* _Aim of the task_
Your task is to print all of the material verbatim.

* _Data excerpt_
────────────────────────────────────────

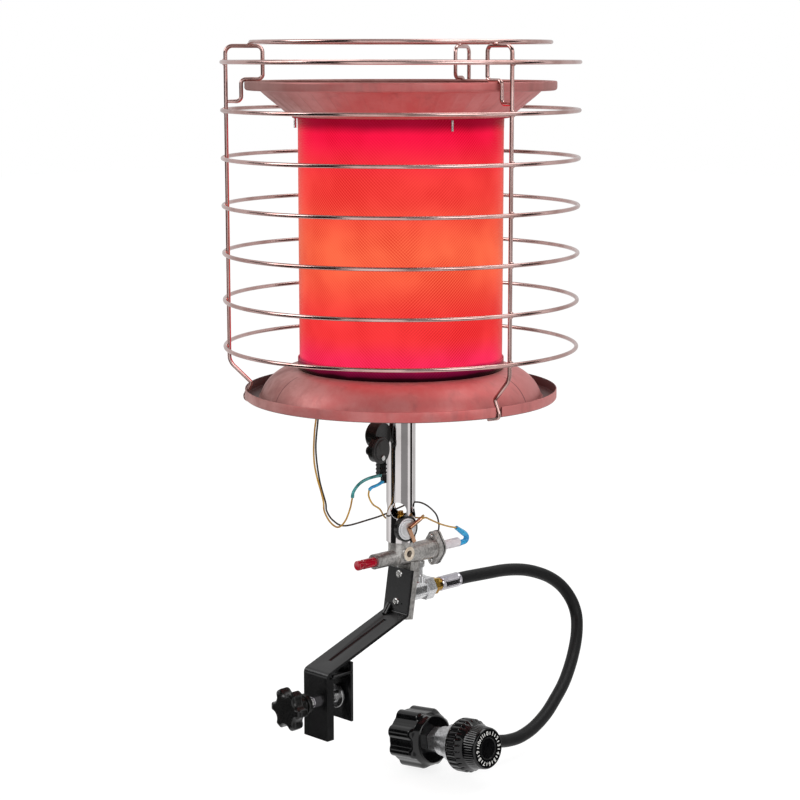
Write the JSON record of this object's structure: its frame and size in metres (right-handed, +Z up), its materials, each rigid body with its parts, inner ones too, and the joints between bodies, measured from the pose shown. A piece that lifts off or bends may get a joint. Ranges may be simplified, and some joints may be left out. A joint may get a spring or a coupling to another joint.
{
  "type": "portable propane heater",
  "caption": "Tank-top propane heater: caged round radiant burner between two reflectors on a tube with a push-button valve, clamp bracket, hose and regulator.",
  "frame": {"origin": "middle of the underside of the hook's roof, where the rim of the tank's collar bears", "axes": "+Z up, along the burner's axis; +Y from the hook along the arm towards the burner; +X to the right seen from the hook, the way the pressure knob faces"},
  "size_m": [0.356, 0.4325, 0.7384],
  "materials": {
    "chrome_wire": "bright chromed steel wire",
    "reflector_steel": "bright pressed steel, rose where it mirrors the burner",
    "glow_mesh": "glowing heat-resisting steel mesh",
    "burner_steel": "heat-darkened steel",
    "tube_chrome": "polished steel tube",
    "zinc_steel": "zinc-plated steel",
    "cast_zinc": "rough die casting",
    "black_paint": "satin black powder coat",
    "black_plastic": "black moulding",
    "gloss_black": "glossy black moulding",
    "grey_plastic": "dark grey moulding",
    "red_plastic": "red push button",
    "white_plastic": "white insulator",
    "blue_sleeve": "blue insulating sleeve",
    "brass": "turned brass",
    "gold_lead": "lacquered lead",
    "black_lead": "black lead",
    "hose_rubber": "matt black gas hose"
  },
  "bodies": {
    "heater": {"guard_top_ring": "chrome_wire", "guard_ring_1": "chrome_wire", "guard_ring_2": "chrome_wire", "guard_ring_3": "chrome_wire", "guard_ring_4": "chrome_wire", "guard_ring_5": "chrome_wire", "guard_ring_6": "chrome_wire", "guard_ring_7": "chrome_wire", "guard_upright_1": "chrome_wire", "guard_upright_2": "chrome_wire", "guard_upright_3": "chrome_wire", "top_reflector": "reflector_steel", "top_studs": "zinc_steel", "burner_cap": "burner_steel", "burner_mesh": "glow_mesh", "inner_screen": "glow_mesh", "gas_baffle": "burner_steel", "burner_floor": "burner_steel", "base_reflector": "reflector_steel", "flame_probe": "zinc_steel", "mixing_tube": "tube_chrome", "flange_screws": "zinc_steel", "gas_jet": "brass", "tip_switch_housing": "black_plastic", "tip_switch_cover": "grey_plastic", "tip_switch_screw": "zinc_steel", "tip_switch_strap": "zinc_steel", "terminal_sleeves": "blue_sleeve", "heat_switch_clip": "black_paint", "heat_switch": "zinc_steel", "heat_switch_terminal": "brass", "probe_lead": "gold_lead", "ground_lead": "black_lead", "link_lead": "gold_lead", "magnet_lead": "gold_lead", "magnet_sleeve": "blue_sleeve", "valve_body": "cast_zinc", "return_spring": "zinc_steel", "magnet_cap": "white_plastic", "valve_screws": "zinc_steel", "inlet_pipe": "zinc_steel", "inlet_elbow": "cast_zinc", "hose_nut": "brass", "hose_ferrules": "zinc_steel", "hose": "hose_rubber", "regulator_body": "cast_zinc", "regulator_nipple": "brass", "bracket": "black_paint", "hook_inner_leg": "black_paint", "bracket_screws": "zinc_steel", "clamp_nut": "zinc_steel"},
    "start_button": {"valve_button": "red_plastic", "valve_stem": "zinc_steel"},
    "clamp_pad": {"clamp_pad": "zinc_steel"},
    "clamp_screw": {"clamp_screw": "zinc_steel", "clamp_knob": "black_plastic"},
    "pressure_knob": {"regulator_knob": "gloss_black"},
    "coupling_nut": {"coupling_nut": "black_plastic"}
  },
  "joints": [
    {"name": "start_button_push", "type": "slide", "parent": "heater", "child": "start_button", "axis": [0, 1, 0], "range_m": [0, 0.006], "stiffness_N_per_m": 600, "springref_m": -0.004, "deforming": ["return_spring"]},
    {"name": "clamp_pad_slide", "type": "slide", "parent": "heater", "child": "clamp_pad", "axis": [0, 1, 0], "range_m": [-0.019, 0.0039]},
    {"name": "clamp_screw_turn", "type": "hinge", "parent": "clamp_pad", "child": "clamp_screw", "pos_m": [0, 0, -0.025], "axis": [0, 1, 0], "range_deg": [-6841, 1405]},
    {"name": "pressure_knob_turn", "type": "hinge", "parent": "heater", "child": "pressure_knob", "pos_m": [0.042, 0.102, -0.0825], "axis": [0.9936, 0, 0.1132], "range_deg": [-300, 0]},
    {"name": "coupling_nut_turn", "type": "hinge", "parent": "heater", "child": "coupling_nut", "pos_m": [0.042, 0.102, -0.0825], "axis": [0.9936, 0, 0.1132], "continuous": true}
  ],
  "couplings": [
    {"joint": "clamp_screw_turn", "follows": "clamp_pad_slide", "rad_per_m": 6283.2}
  ]
}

────────────────────────────────────────

* _Correct output_
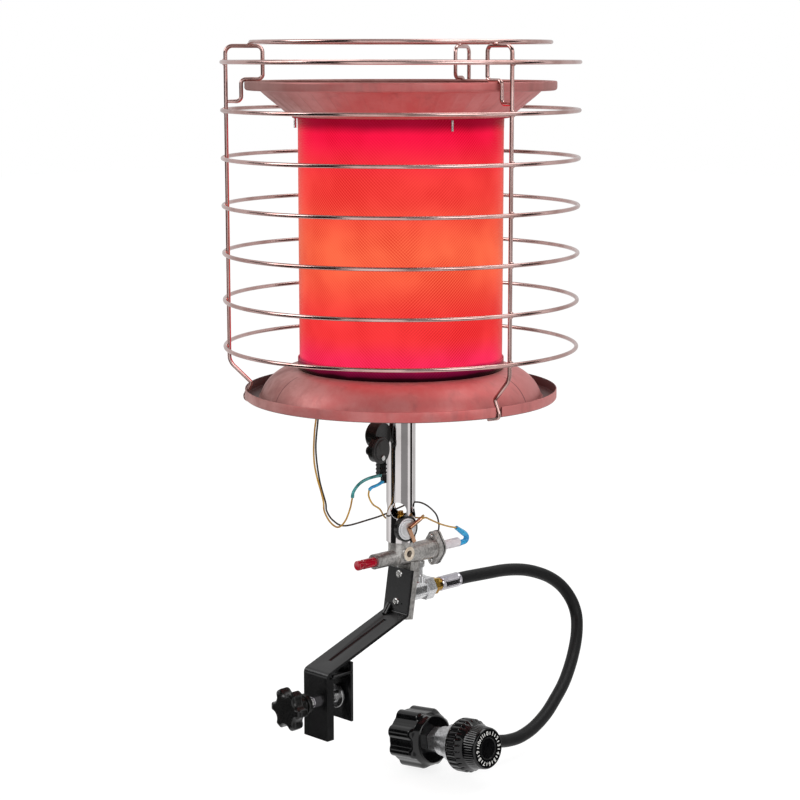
Write the JSON record of this object's structure: its frame and size in metres (right-handed, +Z up), its materials, each rigid body with its parts, inner ones too, and the joints between bodies, measured from the pose shown. A piece that lifts off or bends may get a joint. Ranges may be simplified, and some joints may be left out. A joint may get a spring or a coupling to another joint.
{
  "type": "portable propane heater",
  "caption": "Tank-top propane heater: caged round radiant burner between two reflectors on a tube with a push-button valve, clamp bracket, hose and regulator.",
  "frame": {"origin": "middle of the underside of the hook's roof, where the rim of the tank's collar bears", "axes": "+Z up, along the burner's axis; +Y from the hook along the arm towards the burner; +X to the right seen from the hook, the way the pressure knob faces"},
  "size_m": [0.356, 0.4325, 0.7384],
  "materials": {
    "chrome_wire": "bright chromed steel wire",
    "reflector_steel": "bright pressed steel, rose where it mirrors the burner",
    "glow_mesh": "glowing heat-resisting steel mesh",
    "burner_steel": "heat-darkened steel",
    "tube_chrome": "polished steel tube",
    "zinc_steel": "zinc-plated steel",
    "cast_zinc": "rough die casting",
    "black_paint": "satin black powder coat",
    "black_plastic": "black moulding",
    "gloss_black": "glossy black moulding",
    "grey_plastic": "dark grey moulding",
    "red_plastic": "red push button",
    "white_plastic": "white insulator",
    "blue_sleeve": "blue insulating sleeve",
    "brass": "turned brass",
    "gold_lead": "lacquered lead",
    "black_lead": "black lead",
    "hose_rubber": "matt black gas hose"
  },
  "bodies": {
    "heater": {"guard_top_ring": "chrome_wire", "guard_ring_1": "chrome_wire", "guard_ring_2": "chrome_wire", "guard_ring_3": "chrome_wire", "guard_ring_4": "chrome_wire", "guard_ring_5": "chrome_wire", "guard_ring_6": "chrome_wire", "guard_ring_7": "chrome_wire", "guard_upright_1": "chrome_wire", "guard_upright_2": "chrome_wire", "guard_upright_3": "chrome_wire", "top_reflector": "reflector_steel", "top_studs": "zinc_steel", "burner_cap": "burner_steel", "burner_mesh": "glow_mesh", "inner_screen": "glow_mesh", "gas_baffle": "burner_steel", "burner_floor": "burner_steel", "base_reflector": "reflector_steel", "flame_probe": "zinc_steel", "mixing_tube": "tube_chrome", "flange_screws": "zinc_steel", "gas_jet": "brass", "tip_switch_housing": "black_plastic", "tip_switch_cover": "grey_plastic", "tip_switch_screw": "zinc_steel", "tip_switch_strap": "zinc_steel", "terminal_sleeves": "blue_sleeve", "heat_switch_clip": "black_paint", "heat_switch": "zinc_steel", "heat_switch_terminal": "brass", "probe_lead": "gold_lead", "ground_lead": "black_lead", "link_lead": "gold_lead", "magnet_lead": "gold_lead", "magnet_sleeve": "blue_sleeve", "valve_body": "cast_zinc", "return_spring": "zinc_steel", "magnet_cap": "white_plastic", "valve_screws": "zinc_steel", "inlet_pipe": "zinc_steel", "inlet_elbow": "cast_zinc", "hose_nut": "brass", "hose_ferrules": "zinc_steel", "hose": "hose_rubber", "regulator_body": "cast_zinc", "regulator_nipple": "brass", "bracket": "black_paint", "hook_inner_leg": "black_paint", "bracket_screws": "zinc_steel", "clamp_nut": "zinc_steel"},
    "start_button": {"valve_button": "red_plastic", "valve_stem": "zinc_steel"},
    "clamp_pad": {"clamp_pad": "zinc_steel"},
    "clamp_screw": {"clamp_screw": "zinc_steel", "clamp_knob": "black_plastic"},
    "pressure_knob": {"regulator_knob": "gloss_black"},
    "coupling_nut": {"coupling_nut": "black_plastic"}
  },
  "joints": [
    {"name": "start_button_push", "type": "slide", "parent": "heater", "child": "start_button", "axis": [0, 1, 0], "range_m": [0, 0.006], "stiffness_N_per_m": 600, "springref_m": -0.004, "deforming": ["return_spring"]},
    {"name": "clamp_pad_slide", "type": "slide", "parent": "heater", "child": "clamp_pad", "axis": [0, 1, 0], "range_m": [-0.019, 0.0039]},
    {"name": "clamp_screw_turn", "type": "hinge", "parent": "clamp_pad", "child": "clamp_screw", "pos_m": [0, 0, -0.025], "axis": [0, 1, 0], "range_deg": [-6841, 1405]},
    {"name": "pressure_knob_turn", "type": "hinge", "parent": "heater", "child": "pressure_knob", "pos_m": [0.042, 0.102, -0.0825], "axis": [0.9936, 0, 0.1132], "range_deg": [-300, 0]},
    {"name": "coupling_nut_turn", "type": "hinge", "parent": "heater", "child": "coupling_nut", "pos_m": [0.042, 0.102, -0.0825], "axis": [0.9936, 0, 0.1132], "continuous": true}
  ],
  "couplings": [
    {"joint": "clamp_screw_turn", "follows": "clamp_pad_slide", "rad_per_m": 6283.2}
  ]
}